Photo credit: Alan Taylor
            Scarry’s frustration heightened when Busy, Busy World was called out by critics called insisting that Scarry’s “caricatures of different ethnicities across the world were racist” (Avignon, 2012). A feather-sporting “Indian” in a canoe and a head-dress wearing “Indian” representing the letter “I” were deemed stereotypical because not all Indians wear feathers or sail canoes. Likewise, “Ah-Choo the near-sighted panda bear from Hong Kong… and Angus the Scottish bagpiper” were targeted for perpetuating stereotypes (Richard Scarry, n.d.).

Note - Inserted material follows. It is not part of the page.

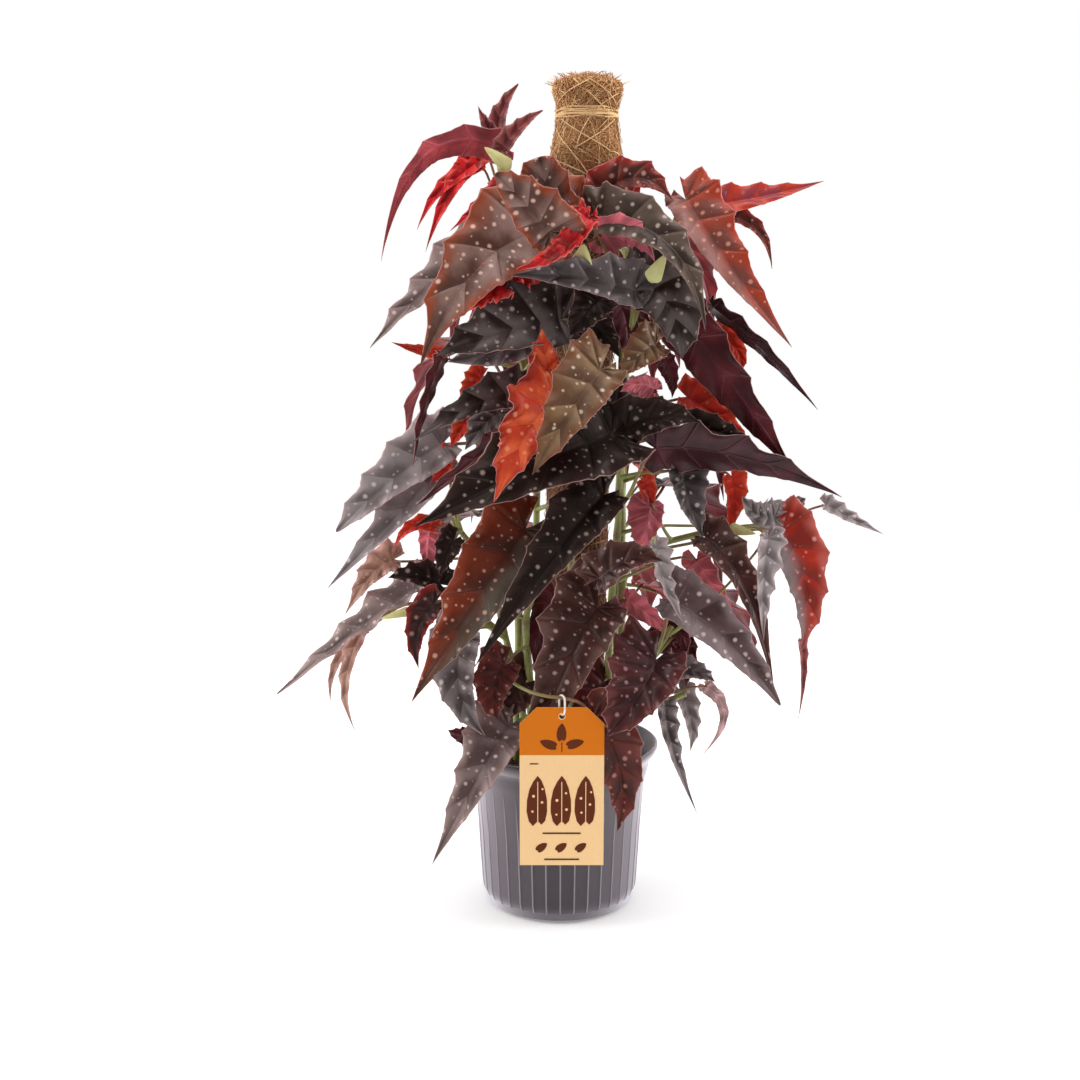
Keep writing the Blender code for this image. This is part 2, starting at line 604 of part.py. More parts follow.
def thick_shell(leaf):
    """Vertices and triangles of the blade with room on both sides, for testing what it crosses."""
    vertices, faces = blade_surface(leaf)
    normals = [Vector() for _ in vertices]
    for face in faces:
        a, b, c = (vertices[i] for i in face)
        normal = (b - a).cross(c - a)
        for i in face:
            normals[i] += normal
    half = BLADE / 2 + ROOM
    shift = [n.normalized() * half if n.length > 0 else Vector() for n in normals]
    count = len(vertices)
    both = [v + s for v, s in zip(vertices, shift)] + [v - s for v, s in zip(vertices, shift)]
    return both, faces + [tuple(i + count for i in face) for face in faces]


class Obstacles:
    """What a new leaf must clear: for each node, the shells already placed."""

    def __init__(self):
        self.shells = {}

    def add(self, node, vertices, faces):
        """Add a shell to a node."""
        self.shells.setdefault(node, []).append(BVHTree.FromPolygons([tuple(v) for v in vertices], faces))

    def crossed(self, vertices, faces, skip=()):
        """How many placed shells a shell crosses, as a dict by node."""
        tree = BVHTree.FromPolygons([tuple(v) for v in vertices], faces)
        found = {}
        for node, shells in self.shells.items():
            hits = sum(1 for shell in shells if node not in skip and shell.overlap(tree))
            if hits:
                found[node] = hits
        return found


class Cane:
    """A cane with its strands, and the places where leaves may leave it."""

    def __init__(self, name, foot, ways):
        self.name = name
        x, y = foot
        surface = Vector((x, y, SOIL_TOP + 0.010))
        strands = [[surface, *(seen(place) for place in ways[0])]]
        strands += [[seen(place) for place in way] for way in ways[1:] if way]
        self.curves = [smooth_way(strand, CANE_STEPS) for strand in strands]
        self.curves[0].insert(0, Vector((x, y, SOIL_TOP - STEM_DEPTH)))
        self.leaves = []

    def roots(self):
        """Points on the cane's axis about a node's length apart, above the soil."""
        found = []
        for way in self.curves:
            for a, b in zip(way, way[1:]):
                count = max(1, round((b - a).length / NODE_SPACING))
                found += [a.lerp(b, (k + 0.5) / count) for k in range(count)]
        return [root for root in found if root.z > SOIL_TOP + 0.03]

    def nearest_root(self, place):
        """The root nearest to a point."""
        return min(self.roots(), key=lambda root: (root - place).length)

    def best_root(self, leaf):
        """The root that gives this leaf the most natural petiole, and how unnatural that is."""
        def strain(root):
            reach = leaf.base - root
            wanted = 0.030 + 0.25 * leaf.length
            drop = max(0.0, -reach.z)
            return abs(reach.length - wanted) + 0.8 * drop
        root = min(self.roots(), key=strain)
        return root, strain(root)


def back_leaf(i, draw):
    """A leaf on the far side of the pole: outwards, arching over and down."""
    share = (i + 0.5) / BACK_LEAVES
    height = BACK_LOW + (BACK_HIGH - BACK_LOW) * ((i * 7) % BACK_LEAVES + 0.5) / BACK_LEAVES
    turn = math.radians(18 + 144 * share + draw.uniform(-6, 6))
    outward = Vector((math.cos(turn), math.sin(turn), 0.0))
    length = draw.uniform(0.125, 0.175) * (1.15 - 0.35 * height)
    start = Vector((pole_axis(height), 0.0, height)) + outward * draw.uniform(0.095, 0.125)
    drop = draw.uniform(0.5, 0.85)
    middle = start + outward * (0.34 * length) + Vector((0, 0, -0.25 * drop * length))
    tip = start + outward * (0.55 * length) + Vector((0, 0, -drop * length))
    facing = (outward + Vector((0, 0, 0.6))).normalized()
    return Leaf(f"back_{i + 1:02d}", start, middle, tip, length * draw.uniform(0.40, 0.50), 0, 0, facing)


def front_leaf(name, base, middle, tip, width, roll, twist):
    """A leaf of the list; the nearer it is to the front, the further forward its tip hangs."""
    length = math.dist(base, middle) + math.dist(middle, tip)
    share = base[2] / math.hypot(base[0] - POLE_X / MM, base[2])
    reach = 0.0 if name in HANGS_CLOSE else REACH_FORWARD * share * length
    middle = (middle[0], middle[1], middle[2] + reach / 2)
    tip = (tip[0], tip[1], tip[2] + reach)
    places = [seen(place) for place in (base, middle, tip)]
    return Leaf(name, *places, width * MM, roll, twist, (EYE - places[1]).normalized())


def all_leaves():
    """Every leaf, front ones from the list and back ones by rule."""
    leaves = [front_leaf(*row) for row in LEAVES]
    draw = random.Random(BACK_SEED)
    leaves += [back_leaf(i, draw) for i in range(BACK_LEAVES)]
    return leaves


def shifts():
    """Moves to try, the smallest first."""
    yield 0.0
    for k in range(1, MOVES + 1):
        yield k * MOVE_STEP
        yield -k * MOVE_STEP


def place_leaf(leaf, canes, obstacles):
    """Move the leaf along its sight line, and pick its cane, so that it crosses no other node."""
    carrier = leaf.name == TAG_CARRIER
    away = (EYE - leaf.base).normalized()
    if leaf.name.startswith("back"):
        away = Vector((leaf.base.x - POLE_X, leaf.base.y, 0.0)).normalized()
    ranked = sorted(canes, key=lambda cane: cane.best_root(leaf)[1])[:4]
    if carrier:
        ranked = [cane for cane in canes if cane.name == TAG_CANE]
    best = None
    for order, cane in enumerate(ranked):
        for step, move in enumerate((0.0,) if carrier else shifts()):
            if best and best[0][0] == 0 and order * CANE_COST + step > best[0][1]:
                break
            trial = leaf.moved(away * move)
            root = cane.nearest_root(seen(TAG_PETIOLE[0])) if carrier else cane.best_root(trial)[0]
            way = petiole_way(trial, root, TAG_PETIOLE if carrier else None)
            blade = thick_shell(trial)
            stalk = tube_shell(way, PETIOLE_RADIUS + GAP / 2)
            touched = obstacles.crossed(*blade)
            stalk_touched = obstacles.crossed(*stalk)
            own = touched.pop(cane.name, 0) + max(0, stalk_touched.pop(cane.name, 0) - 1)
            strange = sum(touched.values()) + sum(stalk_touched.values())
            cost = (strange, own * OWN_COST + order * CANE_COST + step, cane.best_root(trial)[1])
            if best is None or cost < best[0]:
                best = (cost, cane, trial, way, blade, stalk)
    cost, cane, trial, way, blade, stalk = best
    obstacles.add(cane.name, *blade)
    obstacles.add(cane.name, *stalk)
    cane.leaves.append((trial, way))
    return cost


def evaluated_polygons(thing):
    """Vertices and faces of an object as it shows, in world space."""
    bpy.context.view_layer.update()
    evaluated = thing.evaluated_get(bpy.context.evaluated_depsgraph_get())
    mesh = evaluated.to_mesh()
    vertices = [thing.matrix_world @ v.co for v in mesh.vertices]
    faces = [tuple(p.vertices) for p in mesh.polygons]
    evaluated.to_mesh_clear()
    return vertices, faces


def cane_radii(way):
    """The cane's radius along a strand, thinner towards its end."""
    last = len(way) - 1
    return [CANE_RADIUS + (CANE_TIP_RADIUS - CANE_RADIUS) * (k / last) for k in range(last + 1)]


def make_leafy_cane(cane, parts, collection):
    """One leafy cane: its strands, petioles and blades joined into one solid."""
    pieces = []
    for k, way in enumerate(cane.curves):
        pieces.append(as_mesh(tube(f"{cane.name}_strand_{k}", way, cane_radii(way), CANE_SIDES, parts), parts))
    for leaf, way in cane.leaves:
        radii = [PETIOLE_RADIUS] * len(way)
        pieces.append(as_mesh(tube(leaf.name + "_petiole", way, radii, 4, parts), parts))
        pieces.append(make_blade(leaf, parts))
    main, others = pieces[0], pieces[1:]
    repeats = bpy.data.collections.new(cane.name + "_repeats")
    for piece in others:
        repeats.objects.link(piece)
    join = main.modifiers.new("Join", "BOOLEAN")
    join.operation = "UNION"
    join.operand_type = "COLLECTION"
    join.collection = repeats
    join.solver = "EXACT"
    joined = as_mesh(main, collection, weld=False)
    joined.name = cane.name
    for piece in others:
        bpy.data.objects.remove(piece, do_unlink=True)
    bpy.data.collections.remove(repeats)
    joined.data.materials.clear()
    joined.data.materials.append(material(cane.name, "leafy"))
    return joined


def main():
    """Build the whole object."""
    clear_scene()
    plant = new_collection("potted_begonia")
    cutters = new_collection("cutters")
    parts = new_collection("parts_to_join")
    canes = [Cane(name, foot, ways) for name, foot, *ways in CANES]
    obstacles = Obstacles()
    for thing in (make_pot(plant), make_soil(plant, cutters), make_pole(plant), make_tie(plant),
                  make_tag(plant), make_loop(plant)):
        obstacles.add(thing.name, *evaluated_polygons(thing))
    for cane in canes:
        for way in cane.curves:
            obstacles.add(cane.name, *tube_shell(way[1:], CANE_RADIUS + GAP))
    for leaf in all_leaves():
        cost = place_leaf(leaf, canes, obstacles)
        if cost[0]:
            print("not clear:", leaf.name, cost)
    for cane in canes:
        make_leafy_cane(cane, parts, plant)
    bpy.data.collections.remove(parts)


main()
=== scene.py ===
"""Looks of the potted begonia: spotted angel-wing leaves, canes, coir pole, ribbed pot, soil and care tag.

Metres, +Z up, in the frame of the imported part. The front is -Y.
"""
import math
import random

import bmesh
import bpy
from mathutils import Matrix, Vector, noise
from mathutils.bvhtree import BVHTree


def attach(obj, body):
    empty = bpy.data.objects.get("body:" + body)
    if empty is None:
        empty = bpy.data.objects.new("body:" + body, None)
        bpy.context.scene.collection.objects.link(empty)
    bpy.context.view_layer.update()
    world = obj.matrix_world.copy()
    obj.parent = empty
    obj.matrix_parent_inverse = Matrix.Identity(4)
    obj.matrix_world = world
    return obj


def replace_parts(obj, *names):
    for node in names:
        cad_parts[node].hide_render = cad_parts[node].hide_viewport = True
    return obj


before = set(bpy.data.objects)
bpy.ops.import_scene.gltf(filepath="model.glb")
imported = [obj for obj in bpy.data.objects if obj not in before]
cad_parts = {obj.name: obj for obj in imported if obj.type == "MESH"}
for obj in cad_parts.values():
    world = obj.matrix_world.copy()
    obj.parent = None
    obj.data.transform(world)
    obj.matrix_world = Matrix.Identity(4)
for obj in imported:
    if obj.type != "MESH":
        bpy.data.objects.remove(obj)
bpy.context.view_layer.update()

MM = 0.001
GAP = 0.0003

# Pot, soil and pole, as the solids have them
POT_SIDES = 36
POT_WALL = 0.0020
FOOT_RADIUS, FOOT_ROUNDING = 0.0575, 0.0215
POT_OUTSIDE = (
    (0.0985, 0.1670), (0.0998, 0.1659), (0.1000, 0.1647), (0.0998, 0.1625), (0.0970, 0.1575),
    (0.0940, 0.1540), (0.0925, 0.1520), (0.0912, 0.1468), (0.0905, 0.1410), (0.0889, 0.1345),
    (0.0866, 0.1260), (0.0825, 0.0810),
)
SOIL_TOP = 0.143
SOIL_CROWN = 0.003
STEM_DEPTH = 0.028
POLE_X, POLE_TOP_X = 0.012, 0.0255
POLE_OUTLINE = (
    (0.160, 0.0300), (0.300, 0.0310), (0.460, 0.0300), (0.620, 0.0312), (0.715, 0.0322),
    (0.753, 0.0328), (0.777, 0.0285), (0.795, 0.0285), (0.807, 0.0325), (0.817, 0.0335), (0.823, 0.0300),
)
TIE_HEIGHT = 0.786

# Front view that leaf places are read from: one unit is 1 mm where the sight line meets the pole
EYE = Vector((-0.020, -1.550, 0.644))
AIM = Vector((-0.020, 0.0, 0.374))
AIM_UP = 0.382
SIGHT = (AIM - EYE).normalized()
RIGHT = Vector((1.0, 0.0, 0.0))
UP = RIGHT.cross(SIGHT)
VIEW_WIDTH = 1.080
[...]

Photo retrieved from: Mrs. Little.com
            Scarry was incensed by these accusations. He created these characters with no intention of being chauvinist or racially insensitive, but was merely illustrating prevailing American culture. He didn’t mean to imply to children that women could not work outside the home or to demoralize the female gender. He worked with countless women in the publishing profession, including collaborating with his wife, Patsy, on several occasions. Patsy even supported the two of them for a while, so Scarry was well aware of the significance of women in the workplace (Little, 2013). According to Dallas DiLeo, head librarian of the Children’s Department at Carnegie Library in 2002 when he spoke about Richard Scarry at the Carnegie Science Center, “[Scarry] was showing a very 50’s type of life. The moms were in dresses, and the construction workers were always men. In the early 70’s people were stomping their feet and making a big to-do over this. Parents were saying, ‘How will we change the world if the lady cats are always in dresses?’” (Matthews, 2015). 

         Scarry’s goal had been to educate children with images of a society they could relate to and this backlash helped him recognized that in order to sell books, in order to reach his audience, in order to give children new and innovative ways in which to learn, he would have update his characters, their dress, their professions and their Busy World society. Women, ironically, were the primary caretakers of his intended audience and in order to keep them buying his books for their children, he would have to bend to their pressure. It wasn’t about the profit for Scarry; it was about the children. He once said that it is “‘a precious thing to be communicating to children, helping them discover the gift of language and thought. I’m happy to be doing it’” (Richard Scarry, 2010).